_Set exercise:_ Your task is to quote exactly the run of lines that starts at the line containing "scanner_body = make_casing()" and ends at the line containing "return low, high", including both.

_Data block:_
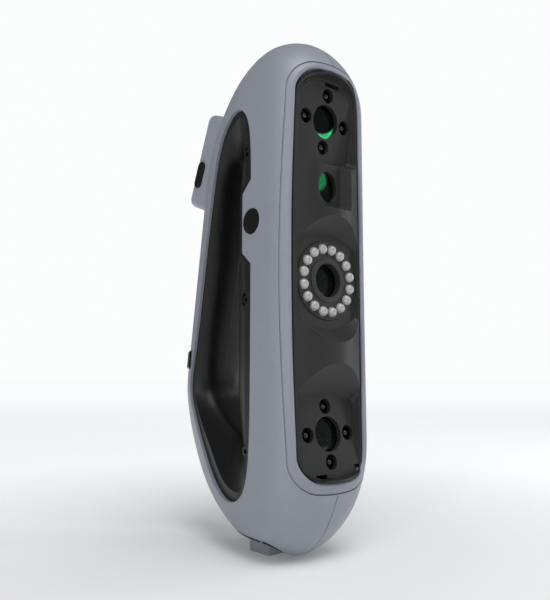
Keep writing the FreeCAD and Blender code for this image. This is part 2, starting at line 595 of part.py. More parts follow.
def make_camera(name, plate):
    """A lens barrel, its front glass, the camera housing and the sensor board behind it."""
    glass_back = LENS_FRONT + GLASS_THICKNESS
    sphere_r = (LENS_R ** 2 + GLASS_BULGE ** 2) / (2 * GLASS_BULGE)
    glass = rod(0, LENS_FRONT, glass_back, 0, LENS_R)
    glass = glass.common(Part.makeSphere(sphere_r, Vector(0, LENS_FRONT + sphere_r, 0)))
    parts[name + "_lens_glass"] = at_plate(glass, plate)
    barrel_body = tube(glass_back, LENS_BACK, LENS_R, LENS_R - BARREL_WALL)
    stop = tube(LENS_BACK - BARREL_STOP, LENS_BACK, LENS_R - BARREL_WALL, LENS_R - 2 * BARREL_WALL)
    parts[name + "_lens_barrel"] = at_plate(barrel_body.fuse(stop).removeSplitter(), plate)
    housing = box(-CAMERA_HALF, CAMERA_HALF, LENS_BACK, CAMERA_BACK, -CAMERA_HALF, CAMERA_HALF)
    housing = rounded(housing, 1.5, along(Y_AXIS))
    parts[name + "_camera_housing"] = at_plate(housing, plate)
    half = CAMERA_HALF + 1.0
    board = box(-half, half, CAMERA_BACK, CAMERA_BACK + BOARD, -half, half)
    parts[name + "_sensor_board"] = at_plate(board, plate)


def make_projector():
    """The oval projector window and the light engine behind it."""
    lens = oval(PROJECTOR_HOLE[0] + 0.8, PROJECTOR_HOLE[1] + 0.8, PANEL_WALL + 0.1, PANEL_WALL + 2.1)
    parts["projector_lens"] = at_plate(lens, PROJECTOR)
    engine = box(-PROJECTOR_HALF, PROJECTOR_HALF, PANEL_WALL + 2.1, PROJECTOR_BACK, -9.5, 9.5)
    parts["projector_engine"] = at_plate(rounded(engine, 1.5, along(Y_AXIS)), PROJECTOR)


# ---- inside ----
def make_frame():
    """The metal bench that holds the cameras in line, with its pads, lugs and spacers."""
    bench = box(-BENCH_HALF, BENCH_HALF, BENCH_FRONT_Y, BENCH_BACK_Y, BENCH_BOTTOM, BENCH_TOP)
    bench = rounded(bench, 4.0, along(Y_AXIS))
    for z, radius in BENCH_HOLES:
        bench = bench.cut(rod(0, BENCH_FRONT_Y - 1, BENCH_BACK_Y + 1, z, radius))
    behind = box(-40, 40, FRONT_Y, BENCH_BACK_Y, 0, 260)
    for plate in (TOP_CAMERA, TEXTURE_CAMERA, BOTTOM_CAMERA):
        pad = box(-PAD_HALF, PAD_HALF, CAMERA_BACK + BOARD, CAMERA_BACK + 12, -PAD_HALF, PAD_HALF)
        bench = bench.fuse(at_plate(pad, plate).common(behind))
    pad = box(-PAD_HALF, PAD_HALF, PROJECTOR_BACK, PROJECTOR_BACK + 6, -PAD_HALF, PAD_HALF)
    bench = bench.fuse(at_plate(pad, PROJECTOR).common(behind))
    for z in CORE_SCREW_Z:
        lug = box(-LUG_X, LUG_X, BENCH_FRONT_Y, LUG_BACK_Y, z - LUG_HALF, z + LUG_HALF)
        bench = bench.fuse(lug)
        bench = bench.cut(Part.makeCylinder(SCREW_SHANK_R + 0.05, 80, Vector(-40, CORE_SCREW_Y, z), X_AXIS)
                          .cut(box(-SCREW_TIP_X + 0.5, SCREW_TIP_X - 0.5, -40, 0, 0, 260)))
    for x in (-POST_X, POST_X):
        for z in POST_Z:
            bench = bench.cut(rod(x, BENCH_FRONT_Y - 1, BENCH_BACK_Y + 1, z, SCREW_SHANK_R + 0.15))
    for x in (-SPACER_X, SPACER_X):
        for z in SPACER_Z:
            bench = bench.fuse(rod(x, BENCH_BACK_Y - 0.5, BOARD_Y, z, 2.4))
    parts["internal_frame"] = bench.removeSplitter()

    screws = []
    for x in (-POST_X, POST_X):
        for z in POST_Z:
            head = rod(x, BENCH_BACK_Y, BENCH_BACK_Y + SCREW_HEAD_H, z, SCREW_HEAD_R)
            shank = rod(x, BENCH_FRONT_Y - POST_HOLE_DEPTH + 1, BENCH_BACK_Y, z, SCREW_SHANK_R)
            screws.append(head.fuse(shank))
    parts["frame_screws"] = Part.makeCompound(screws)


def make_boards():
    """The processing board on its spacers, with a finned heat sink."""
    low, high = SPACER_Z[0] - 4, SPACER_Z[-1] + 4
    board = box(-BOARD_HALF, BOARD_HALF, BOARD_Y, BOARD_Y + BOARD, low, high)
    parts["main_board"] = rounded(board, 2.0, along(Y_AXIS))
    base_y = BOARD_Y + BOARD
    sink = box(-SINK_HALF, SINK_HALF, base_y, base_y + FIN_THICKNESS, SINK_BOTTOM, SINK_TOP)
    pitch = (2 * SINK_HALF - FIN_THICKNESS) / (FIN_COUNT - 1)
    for i in range(FIN_COUNT):
        x = -SINK_HALF + i * pitch
        sink = sink.fuse(box(x, x + FIN_THICKNESS, base_y, base_y + SINK_HEIGHT, SINK_BOTTOM, SINK_TOP))
    parts["heat_sink"] = sink.removeSplitter()


# ---- pod on the upper back ----
def pill(half_width, half_height, x0, x1, y, z):
    """A pill-shaped prism along X, upright, in the pod's frame."""
    low, high = z - half_height + half_width, z + half_height - half_width
    front, rear = y - half_width, y + half_width
    edges = [
        Part.LineSegment(Vector(x0, rear, low), Vector(x0, rear, high)),
        Part.Arc(Vector(x0, rear, high), Vector(x0, y, z + half_height), Vector(x0, front, high)),
        Part.LineSegment(Vector(x0, front, high), Vector(x0, front, low)),
        Part.Arc(Vector(x0, front, low), Vector(x0, y, z - half_height), Vector(x0, rear, low)),
    ]
    outline = Part.Wire([edge.toShape() for edge in edges])
    return Part.Face(outline).extrude(Vector(x1 - x0, 0, 0))


def make_pod(body):
    """The grey status pod with its display, buttons and side key."""
    block = box(-POD_HALF_WIDTH, POD_HALF_WIDTH, -POD_DEPTH, 0, -POD_HALF_HEIGHT, POD_HALF_HEIGHT)
    block = rounded(block, POD_RADIUS, along(Y_AXIS))
    block = rounded(block, POD_EDGE, lambda edge: edge.BoundBox.YMin > -0.01)
    inner = box(-POD_HALF_WIDTH + POD_WALL, POD_HALF_WIDTH - POD_WALL, -POD_DEPTH - 1, -POD_WALL,
                -POD_HALF_HEIGHT + POD_WALL, POD_HALF_HEIGHT - POD_WALL)
    inner = rounded(inner, POD_RADIUS - POD_WALL, along(Y_AXIS))
    housing = block.cut(inner)
    housing = housing.cut(box(-DISPLAY_HALF - FIT_GAP, DISPLAY_HALF + FIT_GAP, -DISPLAY_DEPTH, 1,
                              DISPLAY_BOTTOM - FIT_GAP, DISPLAY_TOP + FIT_GAP))
    for name, x, z, radius, proud, travel in POD_BUTTONS:
        housing = housing.cut(rod(x, -POD_WALL - 1, 1, z, radius + FIT_GAP))
        cap = rod(x, BUTTON_BACK, proud, z, radius)
        cap = rounded(cap, 0.5, lambda edge, y=proud: edge.BoundBox.YMin > y - 0.01)
        cap = cap.fuse(rod(x, BUTTON_BACK, BUTTON_BACK + 0.9, z, radius + 0.7))
        parts[name] = at_plate(cap.removeSplitter(), POD)
    key_back = -POD_HALF_WIDTH + POD_WALL
    housing = housing.cut(pill(KEY_HALF_WIDTH + FIT_GAP, KEY_HALF_HEIGHT + FIT_GAP,
                               -POD_HALF_WIDTH - 1, key_back + 1, KEY_Y, KEY_Z))
    key = pill(KEY_HALF_WIDTH, KEY_HALF_HEIGHT, -POD_HALF_WIDTH - KEY_PROUD, key_back + 0.2, KEY_Y, KEY_Z)
    key = rounded(key, 0.4, lambda edge: edge.BoundBox.XMax < -POD_HALF_WIDTH - KEY_PROUD + 0.01)
    key = key.fuse(pill(KEY_HALF_WIDTH - KEY_STOP, KEY_HALF_HEIGHT + KEY_STOP, key_back + KEY_STOP_GAP,
                        key_back + KEY_STOP_GAP + KEY_STOP, KEY_Y, KEY_Z))
    parts["side_key"] = at_plate(key.removeSplitter(), POD)
    parts["pod_housing"] = at_plate(housing, POD).cut(body)
    glass = box(-DISPLAY_HALF, DISPLAY_HALF, -DISPLAY_DEPTH, -0.2, DISPLAY_BOTTOM, DISPLAY_TOP)
    parts["pod_display"] = at_plate(rounded(glass, 1.2, along(Y_AXIS)), POD)
    board = box(-7.6, 7.6, POD_BOARD_Y, POD_BOARD_Y + 1.2, -21, 21)
    parts["pod_board"] = at_plate(rounded(board, 1.5, along(Y_AXIS)), POD)
    switches = []
    for name, x, z, radius, proud, travel in POD_BUTTONS:
        switches.append(at_plate(rod(x, POD_BOARD_Y + 1.2, BUTTON_BACK - travel - 0.15, z, 1.6), POD))
    parts["pod_switches"] = Part.makeCompound(switches)


# ---- foot, port and strap band ----
def foot_stem(grow=0.0):
    """The stem that carries the foot, grown sideways and upwards."""
    return box(-STEM_HALF - grow, STEM_HALF + grow, FOOT_FRONT_Y + STEM_INSET - grow,
               FOOT_REAR_Y - STEM_INSET + grow, 1, STEM_TOP + grow)


def make_foot():
    """The foot block, a small gap below the body, with a stem up into it."""
    foot = box(-FOOT_HALF_WIDTH, FOOT_HALF_WIDTH, FOOT_FRONT_Y, FOOT_REAR_Y, 0, NOTCH_TOP - FOOT_SHADOW)
    foot = rounded(foot, FOOT_RADIUS, along(Z_AXIS))
    parts["foot_block"] = foot.fuse(foot_stem()).removeSplitter()


def make_port(body):
    """The round data socket in the slope under the grip."""
    centre = Vector(0, PORT_Y, 0)
    shell = Part.makeCylinder(PORT_R, PORT_TOP, centre).common(body)
    bore = Part.makeCylinder(PORT_R - PORT_WALL, PORT_TOP - 2, centre)
    parts["data_port"] = shell.cut(bore)
    insert = Part.makeCylinder(PORT_R - PORT_WALL, 1.2, Vector(0, PORT_Y, PORT_TOP - 3.2))
    parts["port_insert"] = insert


def make_band():
    """The thin black band that crosses the back of the grip."""
    slab = box(0, 40, BAND_FRONT_Y, 90, BAND_BOTTOM, BAND_TOP)
    half = half_body(-BAND_PROUD).common(slab)
    band = half.fuse(mirrored(half)).removeSplitter()
    band = rounded(band, BAND_ROUNDING, lambda edge: edge.BoundBox.ZLength < 0.01
                   and edge.BoundBox.YMax > SPINE_Y - 8 and edge.BoundBox.XLength > 5)
    inner = half_body()
    parts["grip_band"] = band.cut(inner).cut(mirrored(inner))


scanner_body = make_casing()
make_core_screws()
make_badges()
make_panel()
make_ring_lights()
for outer_name, outer_plate in (("top", TOP_CAMERA), ("bottom", BOTTOM_CAMERA)):
    make_camera(outer_name, outer_plate)
    make_tracking_lights(outer_name, outer_plate)
make_camera("texture", TEXTURE_CAMERA)
make_projector()
make_frame()
make_boards()
make_pod(scanner_body)
make_foot()
make_port(scanner_body)
make_band()

os.makedirs("parts", exist_ok=True)
for part_name, part_shape in parts.items():
    solids = len(part_shape.Solids)
    print(part_name, "valid" if part_shape.isValid() else "NOT VALID", solids, round(part_shape.Volume))
    part_shape.translate(Vector(0, -DEPTH_CENTRE_Y, 0))
    part_shape.exportStep("parts/" + part_name + ".step")
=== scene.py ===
import json
import math

import bmesh
import bpy
from mathutils import Matrix, Vector
from mathutils.bvhtree import BVHTree
from mathutils.geometry import convex_hull_2d


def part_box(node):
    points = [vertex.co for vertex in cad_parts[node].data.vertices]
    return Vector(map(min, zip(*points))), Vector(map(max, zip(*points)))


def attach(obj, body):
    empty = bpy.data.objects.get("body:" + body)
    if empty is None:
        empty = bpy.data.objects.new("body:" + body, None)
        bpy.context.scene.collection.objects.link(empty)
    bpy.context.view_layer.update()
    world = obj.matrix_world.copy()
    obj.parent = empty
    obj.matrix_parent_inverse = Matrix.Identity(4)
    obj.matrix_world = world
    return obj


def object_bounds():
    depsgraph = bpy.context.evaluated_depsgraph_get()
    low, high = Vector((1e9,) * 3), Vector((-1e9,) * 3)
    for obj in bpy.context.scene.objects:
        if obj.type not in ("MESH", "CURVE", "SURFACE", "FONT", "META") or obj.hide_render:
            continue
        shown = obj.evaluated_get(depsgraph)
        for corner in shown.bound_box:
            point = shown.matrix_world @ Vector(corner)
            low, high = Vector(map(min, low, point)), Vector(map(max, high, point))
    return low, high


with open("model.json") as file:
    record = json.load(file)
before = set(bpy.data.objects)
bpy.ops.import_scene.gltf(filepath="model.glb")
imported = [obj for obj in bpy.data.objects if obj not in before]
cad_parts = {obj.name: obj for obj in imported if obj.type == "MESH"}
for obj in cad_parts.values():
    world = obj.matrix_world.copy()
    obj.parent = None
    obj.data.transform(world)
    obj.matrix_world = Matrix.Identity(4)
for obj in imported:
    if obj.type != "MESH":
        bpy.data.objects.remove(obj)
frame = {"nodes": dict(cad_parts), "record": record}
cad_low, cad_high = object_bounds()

# Looks of a handheld 3-D scanner. Metres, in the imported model's frame: +Z up, the lenses face -Y.
# Sizes of details are in millimetres, and MM turns them into metres.
MM = 0.001
BODY = "scanner_body"
scene = bpy.context.scene
nodes = frame["nodes"]


# ---- camera, floor and light ----
AIM = Vector((0.0, -0.0137, 0.1231))
VIEW_AZIMUTH, VIEW_ELEVATION, VIEW_DISTANCE = -39.4, -7.0, 0.3295
LENS_MM = 38.5
CLIP_NEAR, CLIP_FAR = 0.01, 100.0
SKY_SEEN, SKY_SEEN_STRENGTH = (0.99, 0.995, 1.0, 1), 0.98     # what the camera sees behind the object
SKY_LIT, SKY_LIT_STRENGTH = (0.93, 0.96, 1.0, 1), 0.20        # what lights the object
FLOOR_RADIUS, FLOOR_SIDES, FLOOR_DROP = 30.0, 96, 0.0002
PAPER_DARK, PAPER_LIGHT = (0.88, 0.883, 0.89, 1), (0.90, 0.903, 0.908, 1)
NEAR_GLOW, FAR_GLOW = (0.10, 0.42), 0.19      # light the paper gives off, near the object and far away; it is least at the object, a painted shadow round it, and grows outwards, painted light where the lamps fall off
GLOW_START, GLOW_MIDDLE, GLOW_END = 0.02, 0.34, 2.4
# name, azimuth and elevation in degrees, distance, width, height, power
STRIPS = (("left_strip", -64, 10, 1.0, 0.12, 1.1, 1.9),
          ("front_soft", -30, 52, 1.2, 0.6, 0.6, 2.6),
          ("right_strip", 66, 10, 0.9, 0.16, 1.2, 2.4))


def outward(azimuth, elevation):
    """Unit vector from the object towards a viewer; azimuth 0 looks along +Y."""
    a, e = math.radians(azimuth), math.radians(elevation)
    return Vector((math.sin(a) * math.cos(e), -math.cos(a) * math.cos(e), math.sin(e)))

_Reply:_
scanner_body = make_casing()
make_core_screws()
make_badges()
make_panel()
make_ring_lights()
for outer_name, outer_plate in (("top", TOP_CAMERA), ("bottom", BOTTOM_CAMERA)):
    make_camera(outer_name, outer_plate)
    make_tracking_lights(outer_name, outer_plate)
make_camera("texture", TEXTURE_CAMERA)
make_projector()
make_frame()
make_boards()
make_pod(scanner_body)
make_foot()
make_port(scanner_body)
make_band()

os.makedirs("parts", exist_ok=True)
for part_name, part_shape in parts.items():
    solids = len(part_shape.Solids)
    print(part_name, "valid" if part_shape.isValid() else "NOT VALID", solids, round(part_shape.Volume))
    part_shape.translate(Vector(0, -DEPTH_CENTRE_Y, 0))
    part_shape.exportStep("parts/" + part_name + ".step")
=== scene.py ===
import json
import math

import bmesh
import bpy
from mathutils import Matrix, Vector
from mathutils.bvhtree import BVHTree
from mathutils.geometry import convex_hull_2d


def part_box(node):
    points = [vertex.co for vertex in cad_parts[node].data.vertices]
    return Vector(map(min, zip(*points))), Vector(map(max, zip(*points)))


def attach(obj, body):
    empty = bpy.data.objects.get("body:" + body)
    if empty is None:
        empty = bpy.data.objects.new("body:" + body, None)
        bpy.context.scene.collection.objects.link(empty)
    bpy.context.view_layer.update()
    world = obj.matrix_world.copy()
    obj.parent = empty
    obj.matrix_parent_inverse = Matrix.Identity(4)
    obj.matrix_world = world
    return obj


def object_bounds():
    depsgraph = bpy.context.evaluated_depsgraph_get()
    low, high = Vector((1e9,) * 3), Vector((-1e9,) * 3)
    for obj in bpy.context.scene.objects:
        if obj.type not in ("MESH", "CURVE", "SURFACE", "FONT", "META") or obj.hide_render:
            continue
        shown = obj.evaluated_get(depsgraph)
        for corner in shown.bound_box:
            point = shown.matrix_world @ Vector(corner)
            low, high = Vector(map(min, low, point)), Vector(map(max, high, point))
    return low, high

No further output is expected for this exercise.